Как пилот самолета держит в памяти десятки кнопок и приборов, которые надо обязательно проверить перед вылетом, так и жена-4 осматривала мужа перед поездкой в гости, на выставку, в театр, в ресторан. Пункт за пунктом. Волосы? На голове причесаны, со щек сбриты, из носа выстрижены. Галстук? Подобран в цвет, закушен булавкой с малахитом. Рубашка? Приталена в обтяжку. Пуловер? Пиджак? Платочек в кармане? Брюки? Носки? Ботинки? Начищены, зашнурованы, каблуки не сносились, подошвы мягки, пружинят на взлетной полосе – можно запускать моторы.
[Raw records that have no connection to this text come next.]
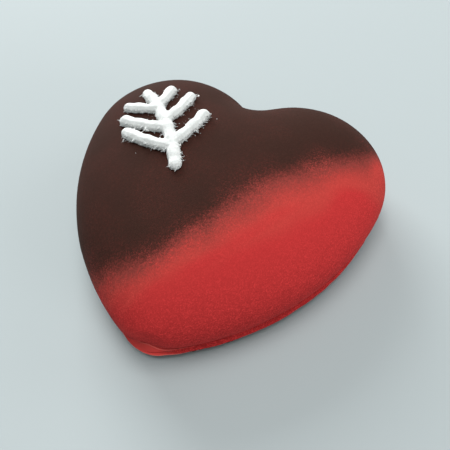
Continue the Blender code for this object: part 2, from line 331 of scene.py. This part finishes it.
def red_depths(points, start):
    """How far into the red each point lies, in metres, before any grain, and how far into the deep red."""
    way = np.array((math.cos(RED_ANGLE), math.sin(RED_ANGLE)))
    across = points[:, :2] @ way
    along = points[:, :2] @ (-way[1], way[0])
    bent = along / BEND_REACH
    depth = across - start + RED_CREEP * (CREEP_TOP - points[:, 2]) - RED_BEND * bent**2 - RED_SWING * bent**3
    for place, reach, shift in DABS:
        apart = np.linalg.norm(points - np.array(place) * MM, axis=1)
        depth += shift * MM * np.exp(-((apart / (reach * MM)) ** 2))
    return depth, depth - CORAL_LEAN * along


def painted_flap_highlight(points, normals):
    """How much painted highlight, a lighter red, each point gets: only where the skin does not face down near
    one of the flap's places.
    """
    share = np.zeros(len(points))
    for place, reach, flap_highlight_share in FLAP_HIGHLIGHT_PLACES:
        apart = np.linalg.norm(points - np.array(place) * MM, axis=1)
        share += flap_highlight_share * np.exp(-((apart / (reach * MM)) ** 2))
    return np.clip(share, 0.0, 1.0) * np.clip(0.2 + 5.0 * normals[:, 2], 0.0, 1.0)


def towards_tip(points, start, fade, least):
    """A weight that grows from its least value at a start to one, towards the tip."""
    return least + (1 - least) * np.clip((start - points[:, 1]) / fade, 0.0, 1.0)


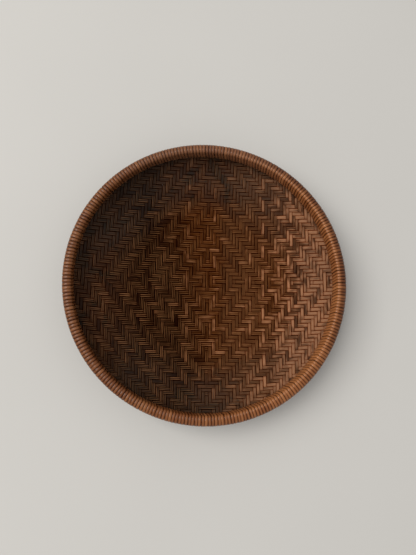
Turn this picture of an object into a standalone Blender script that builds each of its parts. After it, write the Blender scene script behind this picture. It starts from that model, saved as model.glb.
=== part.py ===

Жизнь их внезапно наполнилась толпой новых знакомых. На каждой вечеринке жена-4 исподволь высматривала достойных кандидатов, незаметно передвигалась в их сторону, в какой-то момент оказывалась неподалеку – одна, чуть растерянная, с бокалом в руке, с чарующе вздернутыми плечами, – и кандидат поддавался, делал шаг в ее сторону, заговаривал о новом кинофильме или о вчерашнем шторме (упавшая ветка – такая досада – разбила стеклянный столик в саду!), заглатывал крючок. Через неделю следовало приглашение на обед – они к нам, мы к ним, совместный поход в оперу, загородная прогулка, фотографирование у входа в ресторан, интимная поездка в любимый магазин. Такое нарастание нежной дружбы могло тянуться несколько недель, а то и месяцев, и вдруг обрывалось внезапно, как старая кинолента. «Кто? Эти? Я была дружна с ними? С чего ты взял?» А телефон уже снова звонил, а новые друзья, привороженные порой на вечеринке у тех же недавно отвергнутых, уже звали в гости, уже летели на огонь.